Jotting down a few math equations, Catherine McManus, a UNC graduate student, texts a picture of her writing to a local high school student she tutors through Carrboro-based Refugee Support Center.
During the pandemic, RSC volunteers like McManus continue to assist local refugees in areas including education, healthcare, citizenship, employment and financial literacy.
RSC’s distribution captains deliver items like gift cards, diapers and food donated by community members and organizations such as the University Baptist Church, Vimala’s Curryblossom Café and Maple View Farm to apartment complexes highly populated by refugees.
Director Flicka Bateman said RSC hopes to ease the challenges COVID-19 brings to local refugees.
“The pandemic has a tremendous economic impact on them,” Bateman said. “They mainly work in the service sector, but right now, people aren't going to hotels, people aren't buying food, and people aren't going to restaurants.”

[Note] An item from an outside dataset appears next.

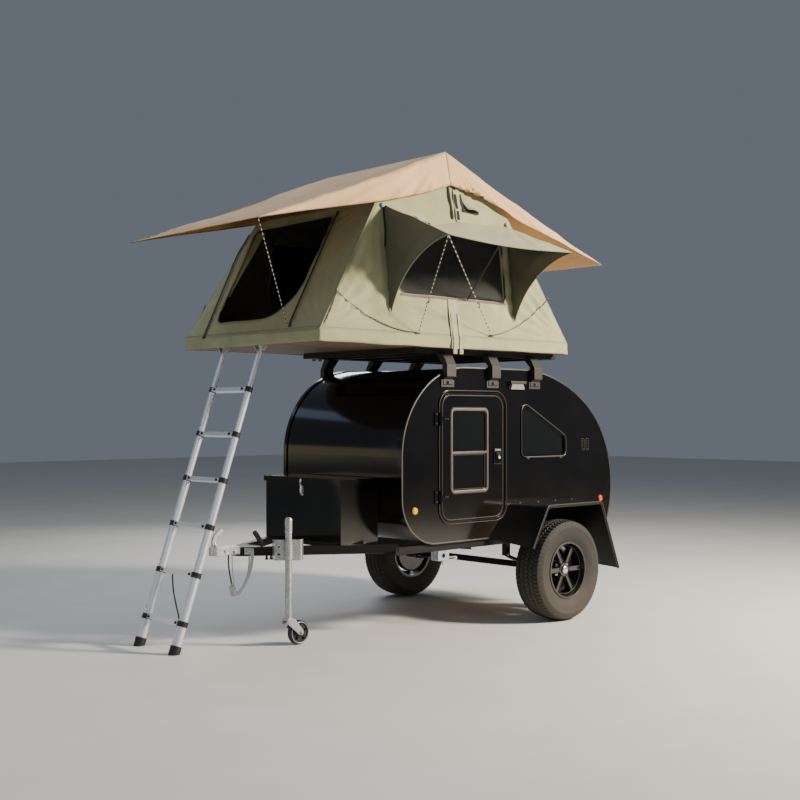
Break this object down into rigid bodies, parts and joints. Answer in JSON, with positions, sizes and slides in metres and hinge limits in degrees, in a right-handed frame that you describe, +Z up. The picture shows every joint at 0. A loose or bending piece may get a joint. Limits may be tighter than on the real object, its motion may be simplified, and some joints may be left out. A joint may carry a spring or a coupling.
{
  "type": "teardrop camping trailer",
  "caption": "Black teardrop camping trailer with side doors, rear galley hatch, drawbar box, nose jack, roof rack, open roof tent and telescopic ladder.",
  "frame": {"origin": "on the ground under the middle of the whole outline", "axes": "+X forward to the coupler, +Y to the left side, +Z up"},
  "size_m": [3.7022, 2.204, 3.311],
  "materials": {
    "black_paint": "gloss",
    "chassis_black": "satin",
    "zinc": "satin",
    "rubber_black": "matt",
    "rim_black": "gloss",
    "window_trim": "satin",
    "tinted_glass": "gloss",
    "lens_amber": "gloss",
    "lens_red": "gloss",
    "lens_dark": "gloss",
    "wood_panel": "satin",
    "bedding": "matt",
    "canvas_green": "matt",
    "fly_tan": "matt",
    "mesh_dark": "matt",
    "tent_board": "satin",
    "ladder_alloy": "satin",
    "plastic_black": "matt",
    "plug_grey": "matt",
    "cord_black": "matt",
    "cord_grey": "satin",
    "edge_metal": "satin",
    "caster_black": "matt"
  },
  "bodies": {
    "trailer": {"chassis_frame": "chassis_black", "coupler": "zinc", "coupler_lever": "zinc", "drawbar_grip": "plastic_black", "drawbar_eye": "zinc", "axle": "chassis_black", "leaf_springs": "chassis_black", "fenders": "chassis_black", "floor_pan": "wood_panel", "wall_left": "black_paint", "wall_right": "black_paint", "edge_trims": "edge_metal", "roof_shell": "black_paint", "galley_cabinet": "wood_panel", "door_frames": "black_paint", "quarter_glass": "tinted_glass", "quarter_frames": "black_paint", "rack_legs": "chassis_black", "rack_platform": "chassis_black", "tongue_box": "black_paint", "box_latches": "zinc", "jack_clamp": "zinc", "stabiliser_sockets": "zinc", "amber_markers": "lens_amber", "red_lamps": "lens_red", "porch_lights": "lens_dark", "cabin_mattress": "bedding", "tent_base": "tent_board", "ladder_lugs": "zinc", "tent_front_wall": "canvas_green", "tent_rear_wall": "canvas_green", "tent_gable_left": "canvas_green", "tent_gable_right": "canvas_green", "tent_roof": "canvas_green", "window_screens": "mesh_dark", "tent_poles": "chassis_black", "tent_fly": "fly_tan", "side_awnings": "canvas_green", "tow_cable": "cord_black", "tow_plug": "plug_grey", "safety_cable": "cord_grey"},
    "wheel_left": {"tyre_left": "rubber_black", "rim_left": "rim_black"},
    "wheel_right": {"tyre_right": "rubber_black", "rim_right": "rim_black"},
    "door_left_leaf": {"door_left": "black_paint", "door_glass_left": "tinted_glass", "window_frame_left": "window_trim"},
    "door_right_leaf": {"door_right": "black_paint", "door_glass_right": "tinted_glass", "window_frame_right": "window_trim"},
    "hatch": {"rear_hatch": "black_paint"},
    "box_lid": {"tongue_box_lid": "black_paint"},
    "jack": {"jack_leg": "zinc"},
    "caster": {"jack_fork": "zinc"},
    "caster_wheel": {"jockey_wheel": "caster_black"},
    "ladder": {"ladder_rails": "ladder_alloy", "ladder_rungs": "ladder_alloy", "ladder_fittings": "plastic_black", "ladder_strap": "cord_black"}
  },
  "joints": [
    {"name": "wheel_left_spin", "type": "hinge", "parent": "trailer", "child": "wheel_left", "pos_m": [-0.968, 0.667, 0.366], "axis": [0, 1, 0], "continuous": true},
    {"name": "wheel_right_spin", "type": "hinge", "parent": "trailer", "child": "wheel_right", "pos_m": [-0.968, -0.963, 0.366], "axis": [0, 1, 0], "continuous": true},
    {"name": "door_left_swing", "type": "hinge", "parent": "trailer", "child": "door_left_leaf", "pos_m": [0.084, 0.504, 1.198], "axis": [0, 0, -1], "range_deg": [0, 110]},
    {"name": "door_right_swing", "type": "hinge", "parent": "trailer", "child": "door_right_leaf", "pos_m": [0.084, -0.8, 1.198], "axis": [0, 0, 1], "range_deg": [0, 110]},
    {"name": "hatch_lift", "type": "hinge", "parent": "trailer", "child": "hatch", "pos_m": [-1.30212, -0.148, 1.72008], "axis": [0, 1, 0], "range_deg": [0, 75]},
    {"name": "box_lid_lift", "type": "hinge", "parent": "trailer", "child": "box_lid", "pos_m": [0.459, -0.148, 1.058], "axis": [0, -1, 0], "range_deg": [0, 75]},
    {"name": "jack_slide", "type": "slide", "parent": "trailer", "child": "jack", "axis": [0, 0, 1], "range_m": [0, 0.2]},
    {"name": "caster_swivel", "type": "hinge", "parent": "jack", "child": "caster", "pos_m": [1.104, 0.125, 0.178], "axis": [0, 0, 1], "continuous": true},
    {"name": "caster_wheel_spin", "type": "hinge", "parent": "caster", "child": "caster_wheel", "pos_m": [1.024, 0.125, 0.078], "axis": [0, 1, 0], "continuous": true},
    {"name": "ladder_swing", "type": "hinge", "parent": "trailer", "child": "ladder", "pos_m": [1.1345, -0.347, 1.935], "axis": [0, -1, 0], "range_deg": [0, 55]}
  ]
}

Bateman said it has also become harder for sub-communities of refugees to connect with each other or to reunite with their families overseas.
Not seeing one’s family can be more impactful during the pandemic, said Debbie Horwitz, one of the three founders and directors of PORCH, a grassroots hunger relief organization that continues to distribute food and gift cards to community partners and over 460 families.
“Between you and all the people that you really hug and feel a sense of grounding from, there’s this huge distance,” Horwitz said. “It’s a double impact for people to experience separation from their family, at a time when family provides you grounding.”
Since refugees served by RSC primarily come from Burma, Congo and Syria, the refugees’ situations are also complicated by language barriers, McManus said.